Receivers have let go $550,000-a-year Strategic Finance chief executive Kerry Finnigan and departed from Princes Wharf offices.
John Fisk, a PricewaterhouseCoopers partner now in charge with Colin McCloy, said Finnigan no longer worked at the failed financier. All files were secured and swiftly shifted out of Strategic's Shed 22 offices.
Finnigan, ex-Hanover chief executive and Strategic's high-earning boss in charge at the time of its demise, was immediately let go, Fisk said. Just six staff remain.
But Finnigan has made it known he is available if the receivers need him, Fisk said.
Finnigan, who earned $820,000 in 2008, took a $270,000 annual pay cut when Strategic struggled to return investors' money and entered moratorium in late 2008.
Receivers were appointed on March 12 and Fisk said investors could expect a report four to six weeks later, indicating that 13,000 investors will get the first glimpse into the true state of the business in the middle of next month.
Fisk is giving no indication of how much money will be recovered but stressed Strategic was extremely complicated and it would take some time to find out where the money had gone.
Fisk said all Strategic's files and material had now been moved across Quay St to the tower at 1 Queen St where PWC subleases cheaper offices in the HSBC tower.
The receivers did not want to incur further rental payments.
"We didn't want to have obligations for the rent and we have got significantly reduced rent by going across the road," Fisk said.
Strategic paid an associated party, Quay Street Investments, rent for minimalist, sophisticated offices decked out in white.
Strategic sublet lower floors in Shed 22, paying rent to associate and its own consultant, Brian Fitzgerald, and an executive director, Marc Lindale, on $267,000 last year, according to Strategic's accounts.
Fitzgerald and Lindale got $334,317 annual rent from Strategic because they own Quay Street Investments, according to its accounts.
Another Strategic associate, Dockland, plays a crucial role in the running and management of Princes Wharf, developed by David Henderson, who borrowed Strategic money.
Dockland businesses charge wharf apartment and carpark owners lease money and other fees for maintenance and upkeep of the huge wharf property, including payments for big Hilton leak repairs. Fitzgerald is a director of Princes Wharf Hotel alongside Kevin Podmore, the boss of fellow disgraced financier St Laurence.

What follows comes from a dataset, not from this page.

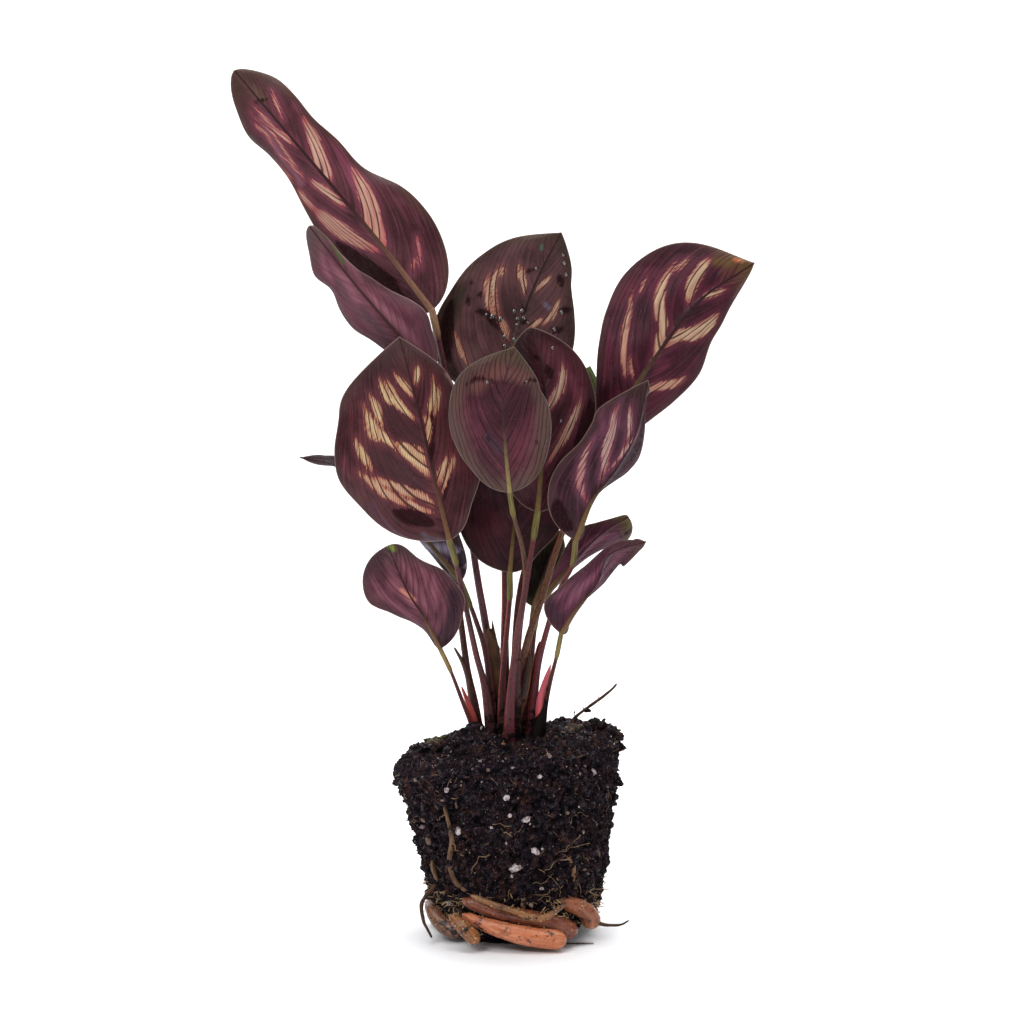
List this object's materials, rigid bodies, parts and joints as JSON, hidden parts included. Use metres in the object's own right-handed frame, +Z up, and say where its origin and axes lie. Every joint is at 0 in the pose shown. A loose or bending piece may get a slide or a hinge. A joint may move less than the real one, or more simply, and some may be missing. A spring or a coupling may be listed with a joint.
{
  "type": "peacock plant with bare root ball",
  "caption": "Foliage plant lifted from its pot: broad patterned purple leaves on upright stalks, in a pot-shaped ball of dark soil with fleshy storage roots under it.",
  "frame": {"origin": "middle of the soil ball's flat foot, on the surface it stands on", "axes": "+Z up, -Y towards the viewer of the picture, +X to the viewer's right"},
  "size_m": [0.2431, 0.1044, 0.4029],
  "materials": {
    "blade": "satin",
    "stalk": "satin",
    "dry": "matte",
    "tuber": "satin",
    "root": "matte",
    "soil": "matte"
  },
  "bodies": {
    "root": {"tall_left_stalk": "stalk", "tall_left_blade": "blade", "curled_left_stalk": "stalk", "curled_left_blade": "blade", "broad_left_stalk": "stalk", "broad_left_blade": "blade", "back_centre_stalk": "stalk", "back_centre_blade": "blade", "small_front_stalk": "stalk", "small_front_blade": "blade", "mid_right_stalk": "stalk", "mid_right_blade": "blade", "narrow_right_stalk": "stalk", "narrow_right_blade": "blade", "large_right_stalk": "stalk", "large_right_blade": "blade", "low_right_stalk": "stalk", "low_right_blade": "blade", "low_right_back_stalk": "stalk", "low_right_back_blade": "blade", "low_left_stalk": "stalk", "low_left_blade": "blade", "hidden_left_stalk": "stalk", "hidden_left_blade": "blade", "broad_back_stalk": "stalk", "broad_back_blade": "blade", "dark_back_stalk": "stalk", "dark_back_blade": "blade", "rear_green_stalk": "stalk", "rear_green_blade": "blade", "dry_sheath": "dry", "tuber_front_long": "tuber", "tuber_front_middle": "tuber", "tuber_front_right": "tuber", "tuber_front_cross": "tuber", "tuber_front_left": "tuber", "tuber_left": "tuber", "tuber_left_back": "tuber", "tuber_back": "tuber", "tuber_right_back": "tuber", "root_front_left_long": "root", "root_left_short": "root", "root_front_right_arc": "root", "root_right_stray": "root", "root_left_loop": "root", "root_twig": "root", "soil": "soil"}
  },
  "joints": []
}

Dockland got a $9,450,000 Strategic loan but unlike many of the financier's developer clients, Dockland repaid the money in full by May, 2008, accounts show.
Dockland needed the $9.4 million "to assist in the acquisition of commercial property", Strategic said.
Seventy-five per cent of Dockland is owned by Strategic associates and directors, according to its accounts. Fisk said the precise role played by Strategic consultant, Herne Bay's Brian David Fitzgerald, was yet to be determined, as were many other matters including the extensive nature of complicated related-party transactions.
Fitzgerald, not a Strategic director, is described in Strategic's accounts as a consultant but parties close to the business said this week he not only founded it but had a significant hand in running it.